Андрей рассказал, что семья пока обосновалась в Германии. У них всё более-менее в порядке. Старший брат стал инженером. Никто политикой якобы не занимается. Ни в каких антисоветских акциях они будто бы не участвуют. Боже его упаси делать что-то против Советской России. Средства для голодающих Поволжья даже в Берлине собирали.
Привела его в Осташков крайняя нужда другого рода. В суете отъезда десять лет назад семья оставила в усадьбе важные финансовые документы, которые сейчас остро необходимы в Германии. Они надёжно спрятаны, и он, Андрей, уверен, что никто и никогда добраться до них не сможет.
– Помоги, Емелюшка, пожалуйста, ради Бога получить доступ в имение. Сейчас в здании, знаю, располагается тифозный госпиталь, доступ наглухо перекрыт. Только ты способен со своими полномочиями провести меня вовнутрь. А уж мы, родной, в долгу не останемся.
Емельян слушал бывшего приятеля и размышлял о том, сколь кардинально изменился за последние десять лет мир. А вот буржуи мириться с переменами никак не желают. Рассчитывают, что их время возвратится. Полагают, что вот так просто, россказнями про некие бумаги, можно провести вокруг пальца бдительного сотрудника органов.

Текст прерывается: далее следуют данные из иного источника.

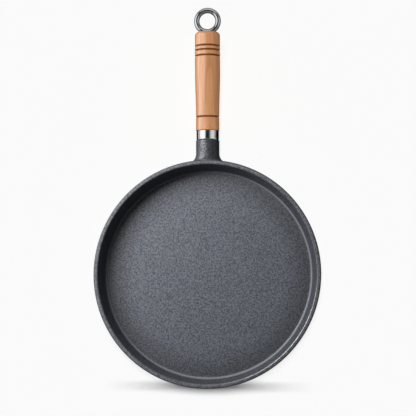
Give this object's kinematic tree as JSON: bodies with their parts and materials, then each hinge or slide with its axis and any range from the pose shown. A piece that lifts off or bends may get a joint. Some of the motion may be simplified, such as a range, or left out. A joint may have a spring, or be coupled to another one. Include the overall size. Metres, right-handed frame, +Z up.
{
  "type": "crepe pan",
  "caption": "Shallow round cast-iron crepe pan with a low sloping wall and a turned wooden handle that unscrews from its neck; a metal ring at the handle's end hangs it up.",
  "frame": {"origin": "centre of the flat underside of the pan", "axes": "+Z up out of the pan, +Y from the pan's centre towards the handle, +X to the right when looking along +Y"},
  "size_m": [0.26, 0.439, 0.0391],
  "materials": {
    "cast_iron": "seasoned, fine sand-cast grain, dull",
    "ferrule_steel": "drawn and polished",
    "beech": "turned, oiled, burnt grooves",
    "rod_steel": "zinc plated",
    "ring_chrome": "bright plated"
  },
  "bodies": {
    "pan": {"pan_body": "cast_iron"},
    "ferrule": {"ferrule": "ferrule_steel"},
    "handle": {"wooden_grip": "beech", "tie_rod": "rod_steel", "hanging_ring": "ring_chrome"}
  },
  "joints": [
    {"name": "handle_out", "type": "slide", "parent": "pan", "child": "ferrule", "axis": [0, 0.9976, 0.0698], "range_m": [0, 0.0138]},
    {"name": "handle_turn", "type": "hinge", "parent": "ferrule", "child": "handle", "pos_m": [0, 0.22178, 0.02082], "axis": [0, 0.9976, 0.0698], "range_deg": [0, 3960]}
  ],
  "couplings": [
    {"joint": "handle_out", "follows": "handle_turn", "m_per_rad": 0.00019894}
  ]
}
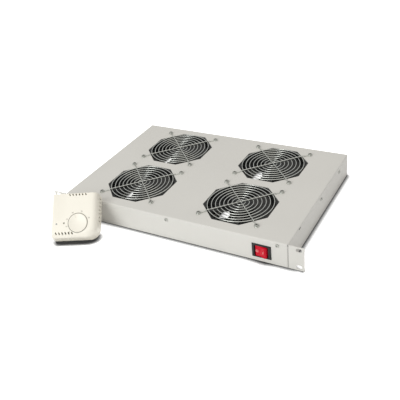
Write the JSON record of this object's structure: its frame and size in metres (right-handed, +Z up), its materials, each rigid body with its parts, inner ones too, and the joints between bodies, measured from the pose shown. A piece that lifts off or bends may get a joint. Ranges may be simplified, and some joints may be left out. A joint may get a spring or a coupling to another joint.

– Ладно, Андрей, так и быть, помогу. Мамка твоя когда-то мне десять царских рублей подарила. За хорошее воздастся хорошим, как она говорила. Только давай без бога всякого. Завтра в десять вечера у заднего входа в бывшую вашу усадьбу, парадный там сейчас заколочен.
Весь следующий день осташковский ОГПУ готовился к важнейшей операции по аресту одного из видных деятелей белогвардейской эмиграции, прибывшего в Осташков непосредственно из Берлина. Договорились брать его только в момент, когда тот будет выгребать золото и драгоценности из мастерски сокрытого и потому до сих пор не обнаруженного в имении тайника. Но операция с самого начала пошла вкривь и вкось. Неудачно затаившиеся на подступах к усадьбе чекисты обнаружили себя, белогвардейская контра бросилась наутёк. Пришлось стрелять. Взять её живьём не представилось возможным.
Усадьбу Загряжских перерыли вдоль и поперёк, но клад так и не обнаружили. В процессе прощупывания диспансера два сотрудника подхватили сыпной тиф. Совершенно секретные сведения о будто бы запрятанных драгоценностях пошли гулять по губернии, и развалины некогда образцового дворянского имения кладоискатели безуспешно шерстили ещё не раз на протяжении последующих десятилетий. Старшему лейтенанту госбезопасности Селижарову объявили благодарность. Своим поступком он смыл постыдное пятно, образовавшееся на его мундире в ходе раскулачивания отца.